Return exactly the listing's lines, from its first line to the line holding "STEEPENING_WIDTH = 500.0", ends included.

○ ○ ○ ○ ○

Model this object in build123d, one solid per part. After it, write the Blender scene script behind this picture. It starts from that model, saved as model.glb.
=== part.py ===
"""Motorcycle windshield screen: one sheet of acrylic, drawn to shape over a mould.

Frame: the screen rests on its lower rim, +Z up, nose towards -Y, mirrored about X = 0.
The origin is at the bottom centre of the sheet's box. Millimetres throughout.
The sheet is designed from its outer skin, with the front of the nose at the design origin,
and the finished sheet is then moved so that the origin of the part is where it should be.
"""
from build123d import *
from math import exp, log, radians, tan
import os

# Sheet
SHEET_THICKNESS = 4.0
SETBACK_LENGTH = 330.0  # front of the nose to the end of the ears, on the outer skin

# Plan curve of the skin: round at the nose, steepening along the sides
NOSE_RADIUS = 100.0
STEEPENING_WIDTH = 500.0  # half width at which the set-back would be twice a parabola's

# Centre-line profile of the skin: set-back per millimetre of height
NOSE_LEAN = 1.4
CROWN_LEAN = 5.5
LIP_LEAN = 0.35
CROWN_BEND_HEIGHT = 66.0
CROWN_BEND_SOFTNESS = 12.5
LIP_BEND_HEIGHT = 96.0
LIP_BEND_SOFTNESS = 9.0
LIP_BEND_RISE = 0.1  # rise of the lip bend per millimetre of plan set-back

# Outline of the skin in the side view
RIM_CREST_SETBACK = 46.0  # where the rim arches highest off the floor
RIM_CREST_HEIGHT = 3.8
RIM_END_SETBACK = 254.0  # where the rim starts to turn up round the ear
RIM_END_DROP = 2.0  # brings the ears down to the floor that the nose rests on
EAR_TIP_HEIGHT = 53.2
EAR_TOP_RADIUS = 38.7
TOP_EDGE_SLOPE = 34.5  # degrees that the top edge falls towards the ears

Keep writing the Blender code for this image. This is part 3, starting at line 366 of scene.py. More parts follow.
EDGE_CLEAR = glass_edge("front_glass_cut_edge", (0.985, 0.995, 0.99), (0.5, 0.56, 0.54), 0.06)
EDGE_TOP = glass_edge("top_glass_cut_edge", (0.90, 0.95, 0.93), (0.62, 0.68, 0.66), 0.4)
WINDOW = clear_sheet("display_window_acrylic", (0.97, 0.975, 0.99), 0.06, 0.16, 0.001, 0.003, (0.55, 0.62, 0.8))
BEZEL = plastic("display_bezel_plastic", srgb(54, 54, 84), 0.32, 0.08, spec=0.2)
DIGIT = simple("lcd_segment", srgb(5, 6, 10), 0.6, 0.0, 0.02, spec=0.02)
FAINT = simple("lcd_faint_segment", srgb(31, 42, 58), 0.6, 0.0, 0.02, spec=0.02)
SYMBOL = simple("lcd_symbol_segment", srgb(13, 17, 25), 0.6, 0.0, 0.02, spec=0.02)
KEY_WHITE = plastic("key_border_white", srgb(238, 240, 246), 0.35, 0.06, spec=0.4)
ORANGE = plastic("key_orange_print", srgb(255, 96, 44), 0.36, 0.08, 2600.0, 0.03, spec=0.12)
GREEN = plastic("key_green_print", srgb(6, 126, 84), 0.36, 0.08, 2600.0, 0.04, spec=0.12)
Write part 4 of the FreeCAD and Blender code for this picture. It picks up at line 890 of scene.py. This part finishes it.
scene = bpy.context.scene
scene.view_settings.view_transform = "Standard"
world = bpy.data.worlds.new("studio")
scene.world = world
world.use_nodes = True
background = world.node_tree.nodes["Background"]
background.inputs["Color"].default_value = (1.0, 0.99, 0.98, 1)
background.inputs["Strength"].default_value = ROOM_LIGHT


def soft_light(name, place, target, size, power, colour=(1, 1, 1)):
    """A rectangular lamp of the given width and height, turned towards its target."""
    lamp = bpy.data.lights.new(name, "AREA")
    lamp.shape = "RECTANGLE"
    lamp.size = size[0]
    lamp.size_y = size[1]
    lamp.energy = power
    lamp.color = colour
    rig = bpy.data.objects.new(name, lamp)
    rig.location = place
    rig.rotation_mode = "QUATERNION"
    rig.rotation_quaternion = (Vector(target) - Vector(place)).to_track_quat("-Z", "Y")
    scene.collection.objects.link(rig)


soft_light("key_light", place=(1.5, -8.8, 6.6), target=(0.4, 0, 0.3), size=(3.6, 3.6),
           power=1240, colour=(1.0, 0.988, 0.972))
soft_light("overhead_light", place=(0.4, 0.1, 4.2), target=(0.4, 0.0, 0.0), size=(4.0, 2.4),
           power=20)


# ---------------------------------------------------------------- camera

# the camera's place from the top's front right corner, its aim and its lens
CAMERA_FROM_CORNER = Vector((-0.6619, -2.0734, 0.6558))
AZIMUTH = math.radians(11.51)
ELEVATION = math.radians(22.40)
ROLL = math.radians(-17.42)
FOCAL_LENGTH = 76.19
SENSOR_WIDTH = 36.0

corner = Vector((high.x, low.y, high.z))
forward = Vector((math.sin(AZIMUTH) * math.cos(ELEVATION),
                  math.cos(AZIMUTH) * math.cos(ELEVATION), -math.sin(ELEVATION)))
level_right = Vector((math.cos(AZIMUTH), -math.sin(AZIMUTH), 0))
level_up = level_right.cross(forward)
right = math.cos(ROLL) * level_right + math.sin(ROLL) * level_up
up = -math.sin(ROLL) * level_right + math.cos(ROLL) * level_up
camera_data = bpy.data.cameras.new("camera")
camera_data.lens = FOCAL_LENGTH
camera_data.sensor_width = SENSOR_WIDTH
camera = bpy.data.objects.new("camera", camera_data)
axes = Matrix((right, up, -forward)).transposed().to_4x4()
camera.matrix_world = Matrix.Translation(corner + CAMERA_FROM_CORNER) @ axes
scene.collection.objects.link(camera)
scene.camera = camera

○ ○ ○ ○ ○

| Complete response |
Model this object in build123d, one solid per part. After it, write the Blender scene script behind this picture. It starts from that model, saved as model.glb.
=== part.py ===
"""Motorcycle windshield screen: one sheet of acrylic, drawn to shape over a mould.

Frame: the screen rests on its lower rim, +Z up, nose towards -Y, mirrored about X = 0.
The origin is at the bottom centre of the sheet's box. Millimetres throughout.
The sheet is designed from its outer skin, with the front of the nose at the design origin,
and the finished sheet is then moved so that the origin of the part is where it should be.
"""
from build123d import *
from math import exp, log, radians, tan
import os

# Sheet
SHEET_THICKNESS = 4.0
SETBACK_LENGTH = 330.0  # front of the nose to the end of the ears, on the outer skin

# Plan curve of the skin: round at the nose, steepening along the sides
NOSE_RADIUS = 100.0
STEEPENING_WIDTH = 500.0  # half width at which the set-back would be twice a parabola's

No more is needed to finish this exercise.